EXERCISE GOAL | In the records below, find the line containing "bearing_face_rise = full_thread_end" and the line containing "obj.parent = empty"; please repeat exactly the lines from one to the other, both included, and nothing more.

EXTRACTED DATA |
────────────────
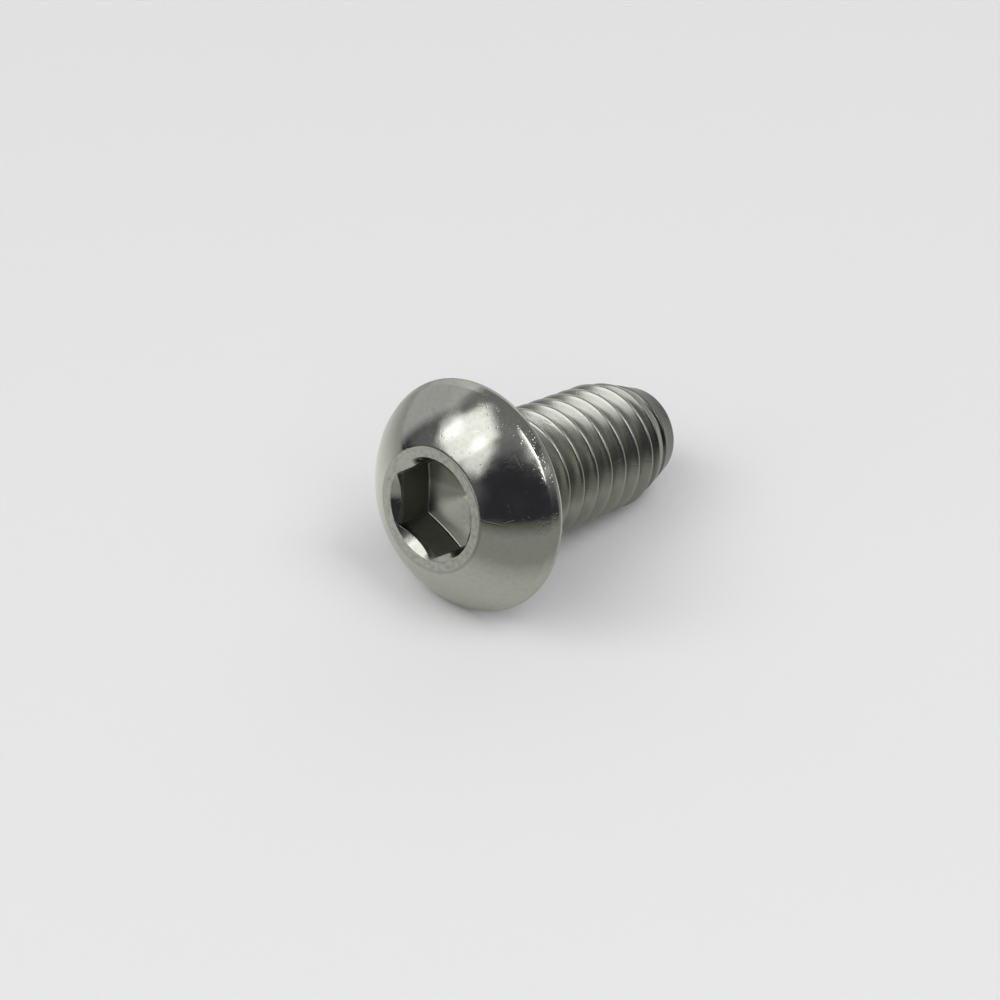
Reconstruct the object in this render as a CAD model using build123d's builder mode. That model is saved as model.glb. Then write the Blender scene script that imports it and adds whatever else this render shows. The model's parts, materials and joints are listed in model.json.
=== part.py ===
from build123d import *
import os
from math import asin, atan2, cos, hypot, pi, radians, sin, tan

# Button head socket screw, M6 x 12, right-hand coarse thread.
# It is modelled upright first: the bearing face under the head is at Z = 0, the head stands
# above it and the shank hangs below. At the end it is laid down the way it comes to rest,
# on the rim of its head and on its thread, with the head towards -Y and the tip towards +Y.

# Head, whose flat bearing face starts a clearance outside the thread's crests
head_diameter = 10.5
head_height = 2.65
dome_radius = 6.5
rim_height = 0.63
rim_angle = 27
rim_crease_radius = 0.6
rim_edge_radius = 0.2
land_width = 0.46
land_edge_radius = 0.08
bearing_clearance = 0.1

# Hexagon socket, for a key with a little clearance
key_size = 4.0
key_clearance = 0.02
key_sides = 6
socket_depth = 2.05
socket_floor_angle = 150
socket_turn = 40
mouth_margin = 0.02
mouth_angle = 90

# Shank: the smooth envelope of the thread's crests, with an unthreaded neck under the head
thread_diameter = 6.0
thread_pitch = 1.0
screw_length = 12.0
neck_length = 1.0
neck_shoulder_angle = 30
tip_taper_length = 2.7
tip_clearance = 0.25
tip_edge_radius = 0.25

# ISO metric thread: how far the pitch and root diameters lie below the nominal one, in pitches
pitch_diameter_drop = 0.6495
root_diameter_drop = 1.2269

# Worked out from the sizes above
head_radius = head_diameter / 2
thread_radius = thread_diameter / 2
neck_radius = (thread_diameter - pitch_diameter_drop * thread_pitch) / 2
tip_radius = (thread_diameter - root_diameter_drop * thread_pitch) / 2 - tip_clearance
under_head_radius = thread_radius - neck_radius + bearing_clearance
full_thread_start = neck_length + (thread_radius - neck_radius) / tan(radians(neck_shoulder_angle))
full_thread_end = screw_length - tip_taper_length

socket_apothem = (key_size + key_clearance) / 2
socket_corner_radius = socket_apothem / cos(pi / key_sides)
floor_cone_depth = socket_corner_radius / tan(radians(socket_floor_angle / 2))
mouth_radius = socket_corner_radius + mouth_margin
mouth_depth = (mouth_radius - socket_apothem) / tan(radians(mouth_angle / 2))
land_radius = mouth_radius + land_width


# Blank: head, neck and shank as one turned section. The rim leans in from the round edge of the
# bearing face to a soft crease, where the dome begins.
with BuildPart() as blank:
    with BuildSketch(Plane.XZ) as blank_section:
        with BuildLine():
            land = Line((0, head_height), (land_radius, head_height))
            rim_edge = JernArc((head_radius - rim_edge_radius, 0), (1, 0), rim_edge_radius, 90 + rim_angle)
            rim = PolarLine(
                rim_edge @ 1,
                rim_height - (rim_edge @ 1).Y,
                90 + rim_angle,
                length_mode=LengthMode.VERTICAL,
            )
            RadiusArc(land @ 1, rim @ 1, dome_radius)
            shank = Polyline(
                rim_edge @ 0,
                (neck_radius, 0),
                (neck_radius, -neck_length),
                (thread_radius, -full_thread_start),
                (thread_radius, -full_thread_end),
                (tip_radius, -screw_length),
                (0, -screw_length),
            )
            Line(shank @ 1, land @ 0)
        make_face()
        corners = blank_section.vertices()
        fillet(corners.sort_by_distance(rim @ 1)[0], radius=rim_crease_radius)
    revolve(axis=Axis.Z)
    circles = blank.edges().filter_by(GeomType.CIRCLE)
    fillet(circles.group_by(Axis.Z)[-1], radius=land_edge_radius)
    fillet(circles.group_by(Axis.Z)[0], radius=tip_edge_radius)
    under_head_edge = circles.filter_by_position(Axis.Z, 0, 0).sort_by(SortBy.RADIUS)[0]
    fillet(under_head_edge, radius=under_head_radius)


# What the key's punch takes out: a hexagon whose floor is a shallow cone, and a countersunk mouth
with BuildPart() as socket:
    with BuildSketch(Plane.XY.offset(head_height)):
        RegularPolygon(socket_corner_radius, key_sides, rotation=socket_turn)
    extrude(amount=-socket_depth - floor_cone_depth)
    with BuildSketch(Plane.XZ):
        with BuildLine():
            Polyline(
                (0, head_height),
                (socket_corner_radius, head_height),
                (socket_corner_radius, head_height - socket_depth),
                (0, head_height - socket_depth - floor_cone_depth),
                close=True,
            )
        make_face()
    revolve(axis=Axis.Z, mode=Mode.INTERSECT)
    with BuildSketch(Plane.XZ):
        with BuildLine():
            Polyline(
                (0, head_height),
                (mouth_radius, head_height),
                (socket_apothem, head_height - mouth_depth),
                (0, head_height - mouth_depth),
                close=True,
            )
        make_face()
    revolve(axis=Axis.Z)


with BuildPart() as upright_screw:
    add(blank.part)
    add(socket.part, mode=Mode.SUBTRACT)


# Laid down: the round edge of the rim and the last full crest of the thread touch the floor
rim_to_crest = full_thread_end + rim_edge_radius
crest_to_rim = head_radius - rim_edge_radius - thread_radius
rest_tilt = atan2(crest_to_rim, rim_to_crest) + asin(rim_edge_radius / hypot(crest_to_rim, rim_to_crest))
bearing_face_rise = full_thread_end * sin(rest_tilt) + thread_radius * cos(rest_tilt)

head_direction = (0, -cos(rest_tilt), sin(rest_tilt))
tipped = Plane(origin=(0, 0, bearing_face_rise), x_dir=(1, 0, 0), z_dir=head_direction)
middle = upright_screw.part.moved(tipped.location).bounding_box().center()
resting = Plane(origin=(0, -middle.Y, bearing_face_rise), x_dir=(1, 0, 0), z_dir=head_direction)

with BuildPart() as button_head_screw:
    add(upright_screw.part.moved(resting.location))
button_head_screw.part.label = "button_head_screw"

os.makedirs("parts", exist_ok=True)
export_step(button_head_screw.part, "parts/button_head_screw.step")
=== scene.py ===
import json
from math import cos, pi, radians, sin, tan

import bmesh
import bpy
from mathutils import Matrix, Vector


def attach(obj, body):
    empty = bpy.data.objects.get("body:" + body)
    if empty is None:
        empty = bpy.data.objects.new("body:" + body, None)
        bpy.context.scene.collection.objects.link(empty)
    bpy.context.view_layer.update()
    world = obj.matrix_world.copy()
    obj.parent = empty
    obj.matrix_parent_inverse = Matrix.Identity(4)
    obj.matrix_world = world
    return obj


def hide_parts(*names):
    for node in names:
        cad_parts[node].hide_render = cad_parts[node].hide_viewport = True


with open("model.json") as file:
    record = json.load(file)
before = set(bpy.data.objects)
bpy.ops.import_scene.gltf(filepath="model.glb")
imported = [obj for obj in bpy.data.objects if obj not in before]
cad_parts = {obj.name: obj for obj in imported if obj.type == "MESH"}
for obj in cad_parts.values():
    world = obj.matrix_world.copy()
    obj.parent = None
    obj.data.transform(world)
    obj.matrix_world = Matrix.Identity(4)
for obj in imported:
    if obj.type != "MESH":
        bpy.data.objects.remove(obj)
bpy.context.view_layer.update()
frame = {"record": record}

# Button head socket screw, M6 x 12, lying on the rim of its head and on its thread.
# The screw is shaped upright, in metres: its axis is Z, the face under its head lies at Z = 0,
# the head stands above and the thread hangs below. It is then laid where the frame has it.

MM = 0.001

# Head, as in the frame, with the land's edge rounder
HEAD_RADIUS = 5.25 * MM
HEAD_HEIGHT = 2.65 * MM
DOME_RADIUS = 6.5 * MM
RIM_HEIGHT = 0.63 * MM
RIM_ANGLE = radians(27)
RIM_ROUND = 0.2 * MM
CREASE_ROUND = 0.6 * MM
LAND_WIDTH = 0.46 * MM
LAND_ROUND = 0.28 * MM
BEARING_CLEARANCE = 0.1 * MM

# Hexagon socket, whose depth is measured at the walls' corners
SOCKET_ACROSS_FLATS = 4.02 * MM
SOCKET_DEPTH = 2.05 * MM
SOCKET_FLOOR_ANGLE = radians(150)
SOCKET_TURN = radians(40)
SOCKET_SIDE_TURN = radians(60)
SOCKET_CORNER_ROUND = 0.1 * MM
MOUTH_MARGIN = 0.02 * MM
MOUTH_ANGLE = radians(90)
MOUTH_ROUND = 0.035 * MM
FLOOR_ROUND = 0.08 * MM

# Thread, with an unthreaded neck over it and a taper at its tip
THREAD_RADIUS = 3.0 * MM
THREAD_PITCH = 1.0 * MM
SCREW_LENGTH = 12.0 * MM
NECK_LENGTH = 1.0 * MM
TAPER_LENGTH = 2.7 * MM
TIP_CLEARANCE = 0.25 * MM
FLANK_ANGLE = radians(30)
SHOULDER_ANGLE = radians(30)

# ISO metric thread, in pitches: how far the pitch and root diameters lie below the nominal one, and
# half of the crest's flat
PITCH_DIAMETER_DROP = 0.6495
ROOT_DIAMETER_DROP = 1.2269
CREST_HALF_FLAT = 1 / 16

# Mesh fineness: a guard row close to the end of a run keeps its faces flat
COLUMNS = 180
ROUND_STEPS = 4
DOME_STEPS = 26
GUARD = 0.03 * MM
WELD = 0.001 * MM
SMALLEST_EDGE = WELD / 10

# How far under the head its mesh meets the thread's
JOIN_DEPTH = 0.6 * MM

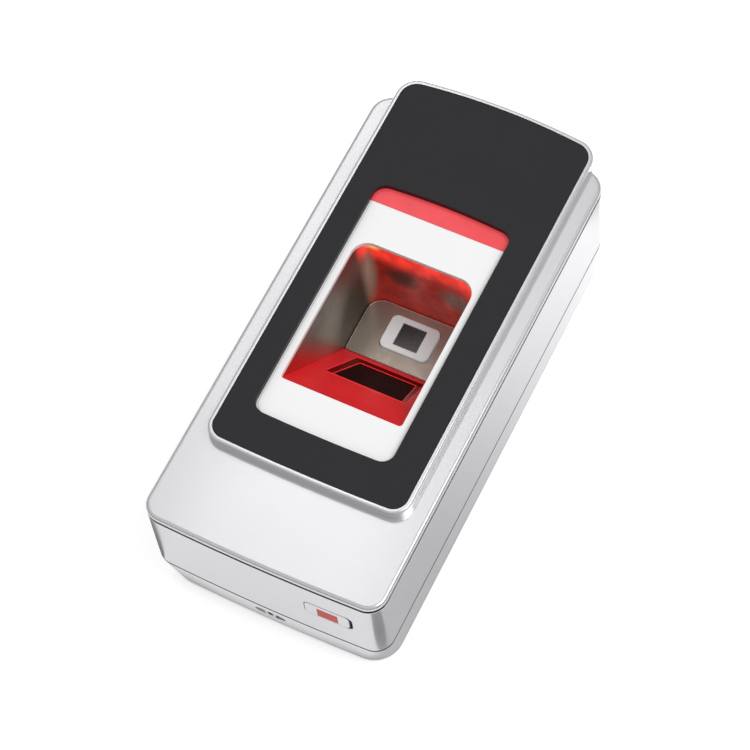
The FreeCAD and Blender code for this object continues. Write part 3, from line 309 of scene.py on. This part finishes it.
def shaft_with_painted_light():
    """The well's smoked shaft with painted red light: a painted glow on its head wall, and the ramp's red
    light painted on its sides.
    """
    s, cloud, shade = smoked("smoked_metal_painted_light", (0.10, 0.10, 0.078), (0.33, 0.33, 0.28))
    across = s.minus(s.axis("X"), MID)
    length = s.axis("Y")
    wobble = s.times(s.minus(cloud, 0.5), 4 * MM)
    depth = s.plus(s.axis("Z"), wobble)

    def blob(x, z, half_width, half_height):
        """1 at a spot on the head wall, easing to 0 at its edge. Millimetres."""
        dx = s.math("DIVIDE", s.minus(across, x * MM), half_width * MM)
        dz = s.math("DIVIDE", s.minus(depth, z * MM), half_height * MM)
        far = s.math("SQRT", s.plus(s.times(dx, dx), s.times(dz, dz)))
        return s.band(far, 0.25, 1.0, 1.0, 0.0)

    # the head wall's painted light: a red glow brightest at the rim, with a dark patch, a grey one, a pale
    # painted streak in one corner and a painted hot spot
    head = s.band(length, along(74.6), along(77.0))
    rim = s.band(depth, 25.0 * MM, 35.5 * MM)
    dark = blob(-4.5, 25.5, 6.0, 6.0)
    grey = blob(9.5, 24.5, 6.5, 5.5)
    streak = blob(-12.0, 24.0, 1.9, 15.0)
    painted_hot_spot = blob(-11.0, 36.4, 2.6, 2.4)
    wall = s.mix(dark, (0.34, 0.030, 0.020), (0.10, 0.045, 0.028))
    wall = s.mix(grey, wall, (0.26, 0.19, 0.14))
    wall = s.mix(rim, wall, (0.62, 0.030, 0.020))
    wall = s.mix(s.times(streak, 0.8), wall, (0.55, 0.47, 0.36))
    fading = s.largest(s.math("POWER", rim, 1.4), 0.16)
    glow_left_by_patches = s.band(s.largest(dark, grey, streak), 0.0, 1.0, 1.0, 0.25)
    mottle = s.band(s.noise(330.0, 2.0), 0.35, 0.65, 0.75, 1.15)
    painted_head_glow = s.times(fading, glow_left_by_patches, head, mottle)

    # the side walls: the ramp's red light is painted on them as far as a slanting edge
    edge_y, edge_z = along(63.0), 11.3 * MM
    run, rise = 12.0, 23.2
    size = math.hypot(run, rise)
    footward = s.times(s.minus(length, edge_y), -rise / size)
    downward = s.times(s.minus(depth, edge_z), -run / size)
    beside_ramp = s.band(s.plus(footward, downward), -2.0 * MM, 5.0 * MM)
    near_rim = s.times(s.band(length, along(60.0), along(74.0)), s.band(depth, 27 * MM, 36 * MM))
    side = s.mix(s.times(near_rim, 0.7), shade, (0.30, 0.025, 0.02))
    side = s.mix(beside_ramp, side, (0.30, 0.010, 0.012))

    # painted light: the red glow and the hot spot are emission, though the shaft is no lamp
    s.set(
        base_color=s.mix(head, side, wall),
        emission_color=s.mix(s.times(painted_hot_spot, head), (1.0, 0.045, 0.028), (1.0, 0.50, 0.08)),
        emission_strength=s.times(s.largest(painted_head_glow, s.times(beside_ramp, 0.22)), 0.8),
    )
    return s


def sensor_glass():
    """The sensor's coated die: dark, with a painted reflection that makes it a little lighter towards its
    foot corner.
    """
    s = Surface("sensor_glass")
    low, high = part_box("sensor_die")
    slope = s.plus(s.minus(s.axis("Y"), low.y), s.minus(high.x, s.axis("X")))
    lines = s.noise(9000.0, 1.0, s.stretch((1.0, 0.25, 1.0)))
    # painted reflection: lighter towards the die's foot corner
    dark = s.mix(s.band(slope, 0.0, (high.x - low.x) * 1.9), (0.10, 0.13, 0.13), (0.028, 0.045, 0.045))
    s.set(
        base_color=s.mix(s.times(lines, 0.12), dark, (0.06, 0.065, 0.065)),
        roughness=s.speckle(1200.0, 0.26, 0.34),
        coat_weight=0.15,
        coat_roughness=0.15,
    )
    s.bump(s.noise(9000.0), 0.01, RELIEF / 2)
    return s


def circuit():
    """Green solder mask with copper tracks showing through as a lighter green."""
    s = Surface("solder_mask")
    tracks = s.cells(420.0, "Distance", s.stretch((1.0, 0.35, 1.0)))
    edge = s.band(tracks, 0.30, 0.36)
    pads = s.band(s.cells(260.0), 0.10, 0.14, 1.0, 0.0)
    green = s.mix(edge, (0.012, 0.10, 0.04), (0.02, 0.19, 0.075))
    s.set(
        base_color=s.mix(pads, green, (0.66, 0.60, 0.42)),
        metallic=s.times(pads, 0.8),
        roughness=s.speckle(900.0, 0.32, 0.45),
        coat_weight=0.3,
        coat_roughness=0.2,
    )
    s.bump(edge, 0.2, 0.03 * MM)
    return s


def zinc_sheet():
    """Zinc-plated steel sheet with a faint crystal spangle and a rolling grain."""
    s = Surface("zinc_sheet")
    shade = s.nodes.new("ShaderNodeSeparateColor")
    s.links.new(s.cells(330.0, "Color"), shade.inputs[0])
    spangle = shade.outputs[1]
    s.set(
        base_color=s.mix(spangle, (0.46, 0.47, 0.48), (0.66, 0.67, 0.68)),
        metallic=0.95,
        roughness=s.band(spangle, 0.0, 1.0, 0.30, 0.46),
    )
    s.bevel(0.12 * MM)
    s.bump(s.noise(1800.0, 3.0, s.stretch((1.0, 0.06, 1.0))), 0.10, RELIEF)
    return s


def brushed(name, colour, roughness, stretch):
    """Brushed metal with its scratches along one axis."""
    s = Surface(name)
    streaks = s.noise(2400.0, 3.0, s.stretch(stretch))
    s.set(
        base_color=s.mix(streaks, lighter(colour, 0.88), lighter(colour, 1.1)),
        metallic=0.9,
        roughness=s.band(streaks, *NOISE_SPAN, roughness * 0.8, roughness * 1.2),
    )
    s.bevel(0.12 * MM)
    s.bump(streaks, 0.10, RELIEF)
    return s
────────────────
WRITTEN RESPONSE |
bearing_face_rise = full_thread_end * sin(rest_tilt) + thread_radius * cos(rest_tilt)

head_direction = (0, -cos(rest_tilt), sin(rest_tilt))
tipped = Plane(origin=(0, 0, bearing_face_rise), x_dir=(1, 0, 0), z_dir=head_direction)
middle = upright_screw.part.moved(tipped.location).bounding_box().center()
resting = Plane(origin=(0, -middle.Y, bearing_face_rise), x_dir=(1, 0, 0), z_dir=head_direction)

with BuildPart() as button_head_screw:
    add(upright_screw.part.moved(resting.location))
button_head_screw.part.label = "button_head_screw"

os.makedirs("parts", exist_ok=True)
export_step(button_head_screw.part, "parts/button_head_screw.step")
=== scene.py ===
import json
from math import cos, pi, radians, sin, tan

import bmesh
import bpy
from mathutils import Matrix, Vector


def attach(obj, body):
    empty = bpy.data.objects.get("body:" + body)
    if empty is None:
        empty = bpy.data.objects.new("body:" + body, None)
        bpy.context.scene.collection.objects.link(empty)
    bpy.context.view_layer.update()
    world = obj.matrix_world.copy()
    obj.parent = empty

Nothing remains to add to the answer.